When the hurricane months approached (July to September)
he left the West Indies, and his squadron, being in a bad state
from want of repairs, returned home, reaching Brest in September.
Throughout all this campaign Guichen had shown himself very
skilful in handling a fleet, and if he had not gained any marked
success, he had prevented the British admiral from doing any
harm to the French islands in the Antilles. In December 1781
the comte de Guichen was chosen to command the force which
was entrusted with the duty of carrying stores and reinforcements
to the West Indies. On the 12th Admiral Kempenfelt,
who had been sent out by the British Government with an
unduly weak force to intercept him, sighted the French admiral
in the Bay of Biscay through a temporary clearance in a fog,
at a moment when Guichen’s warships were to leeward of the
convoy, and attacked the transports at once.
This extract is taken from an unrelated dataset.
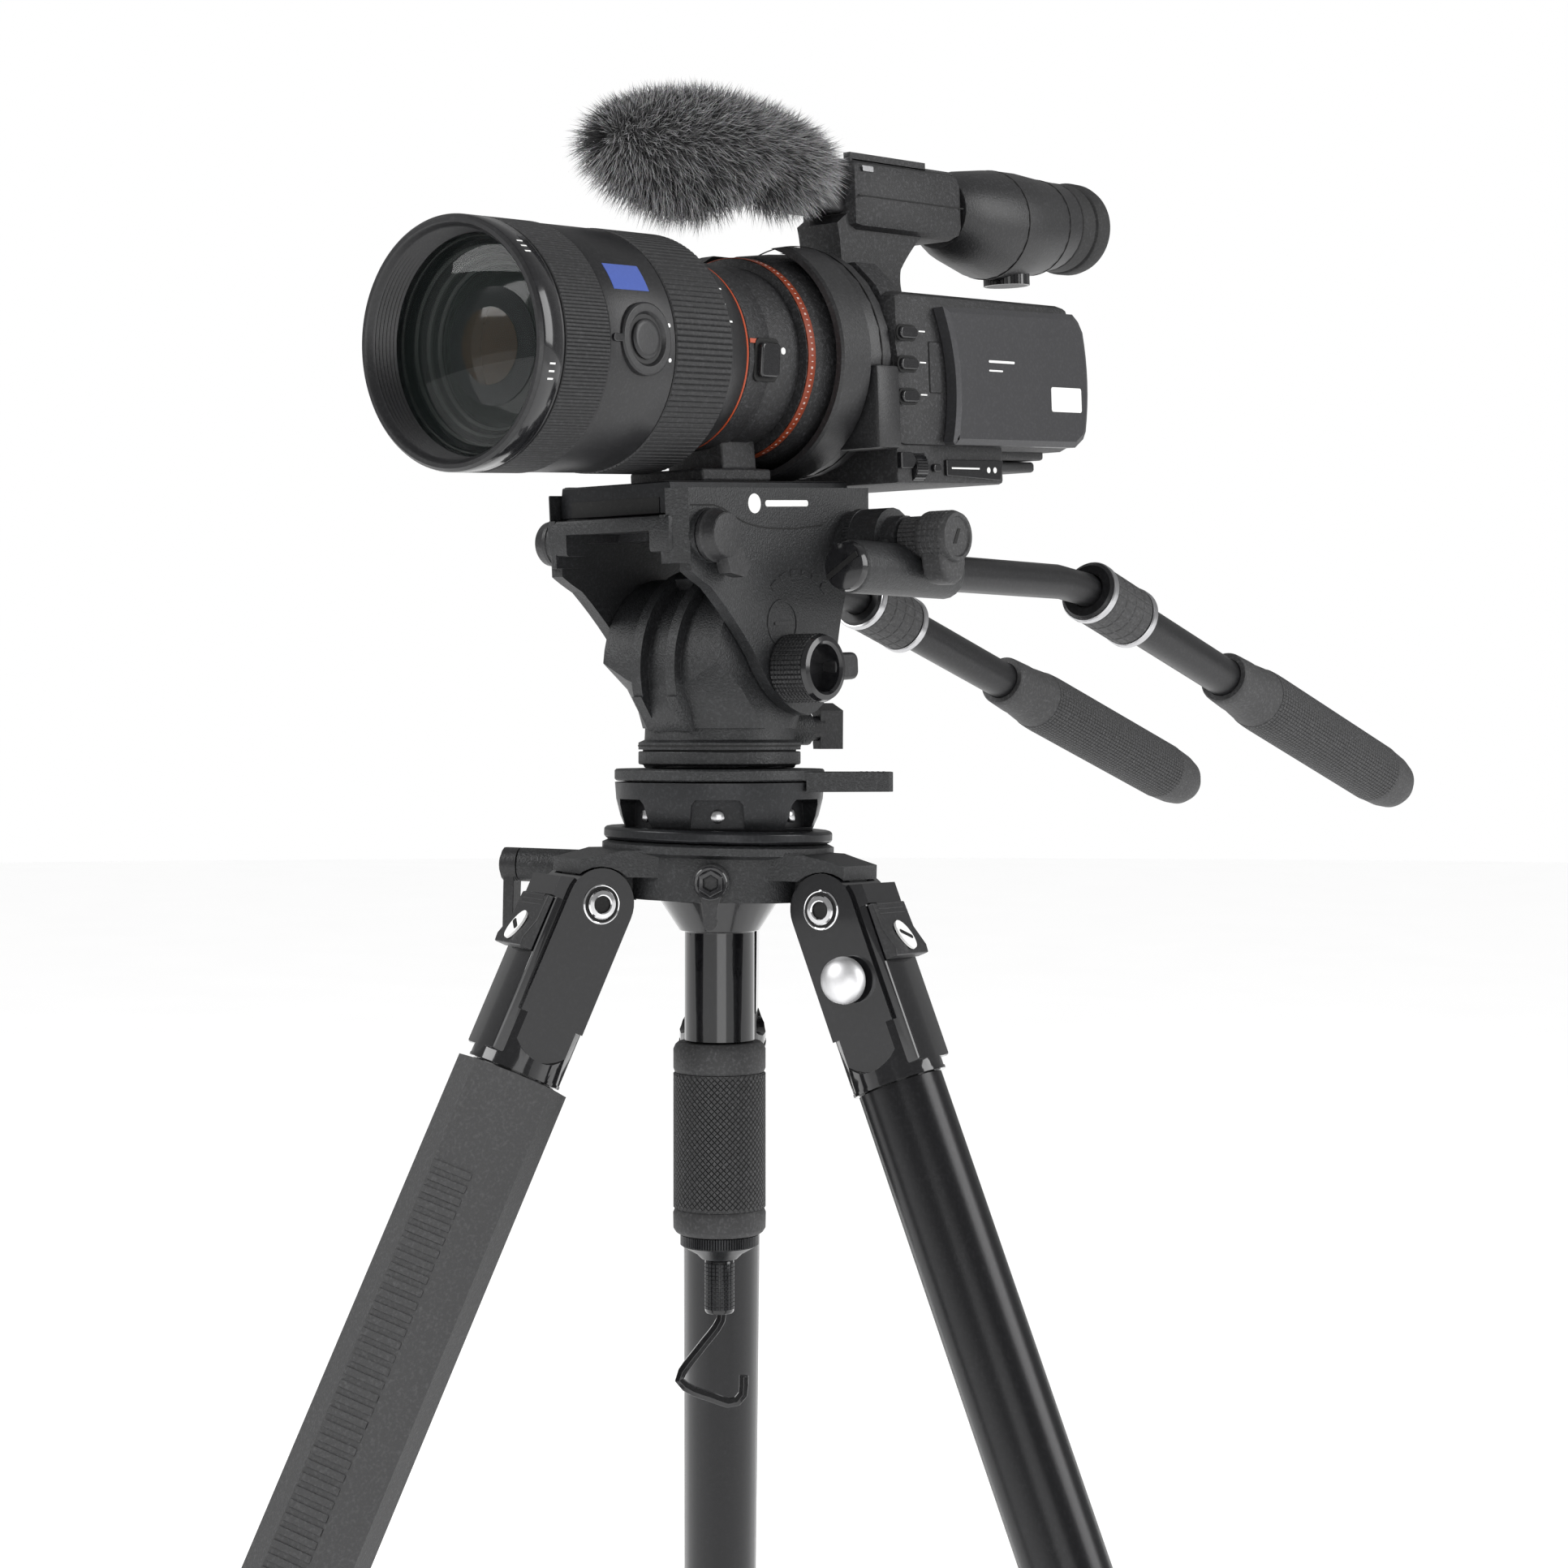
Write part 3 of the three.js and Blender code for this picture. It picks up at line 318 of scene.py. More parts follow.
mouth = [(0, -100), (23, -100), (23, -104)]
for step in range(5):
    mouth += [(24 + step * 2.6, -104 - step * 3.6), (24 + step * 2.6, -107.6 - step * 3.6)]
mouth += [(36.2, -122), (36.2, -123.6)]
for thread in range(7):
    mouth += [(36.2 + thread * 0.14, -124 - thread * 1.5), (36.9 + thread * 0.14, -124.7 - thread * 1.5)]
mouth += [(38.2, -135.4), (38.8, FRONT_EDGE), (40.1, FRONT_EDGE), (BARREL_R, -135)]
barrel = mouth + [(BARREL_R, -125.6), (40.6, -125.2), (38.4, -125.2), (38.4, -103.8), (40.7, -103.8),
    (BARREL_R, -103.4), (BARREL_R, -72), (40.7, -71.7), (38.4, -71.7), (38.4, -41.8), (39.2, -41.8),
    (39.1, -38.4), (34.4, -27.4), (33.5, LENS_END), (0, LENS_END)]
lens_tube = fitted("lens_tube", spun(barrel, 128), lens_at, lens_black)
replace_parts(lens_tube, "lens_barrel")
rim = [(BARREL_R + 0.05, -135), (BARREL_R + 0.05, -126.4), (BARREL_R + 0.35, -126.8),
    (BARREL_R + 0.35, -134.4)]
fitted("filter_ring", spun(rim, 128, True), lens_at, gloss_ring)
fitted("lens_orange_line", spun([(33.3, -26.2), (34.15, -26.2), (33.95, -25.1), (33.3, -25.1)], 128, True),
       lens_at, orange_print)

# ---------------------------------------------------------------- lens glass
# Clear front element and three coated groups behind it, green, grey and warm amber, with
# blackened retaining rings stepped round them.


def optic(name, tint, roughness=0.02):
    material = bpy.data.materials.new(name)
    material.use_nodes = True
    nodes, links = material.node_tree.nodes, material.node_tree.links
    shader = nodes["Principled BSDF"]
    set_values(shader, Alpha=0.3, Roughness=roughness, IOR=1.6)
    haze = nodes.new("ShaderNodeTexNoise")
    haze.inputs["Scale"].default_value = 30
    shade = nodes.new("ShaderNodeMix")
    shade.data_type = "RGBA"
    set_values(shade, A=(*tint, 1), B=(*(c * 0.93 for c in tint), 1))
    links.new(haze.outputs["Fac"], shade.inputs["Factor"])
    links.new(shade.outputs["Result"], shader.inputs["Base Color"])
    return material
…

The French
admiral could not prevent his enemy from capturing twenty of
the transports, and driving the others into a panic-stricken
flight. They returned to port, and the mission entrusted to
Guichen was entirely defeated. He therefore returned to port
also. He had no opportunity to gain any counterbalancing
success during the short remainder of the war, but he was present
at the final relief of Gibraltar by Lord Howe. His death occurred
on the 13th of January 1790. The comte de Guichen was, by
the testimony of his contemporaries, a most accomplished
and high-minded gentleman. It is probable that he had more
scientific knowledge than any of his English contemporaries
and opponents. But as a commander in war he was notable
chiefly for his skill in directing the orderly movements of a
fleet, and seems to have been satisfied with formal operations,
which were possibly elegant but could lead to no substantial
result. He had none of the combative instincts of his countryman
Suffren, or of the average British admiral.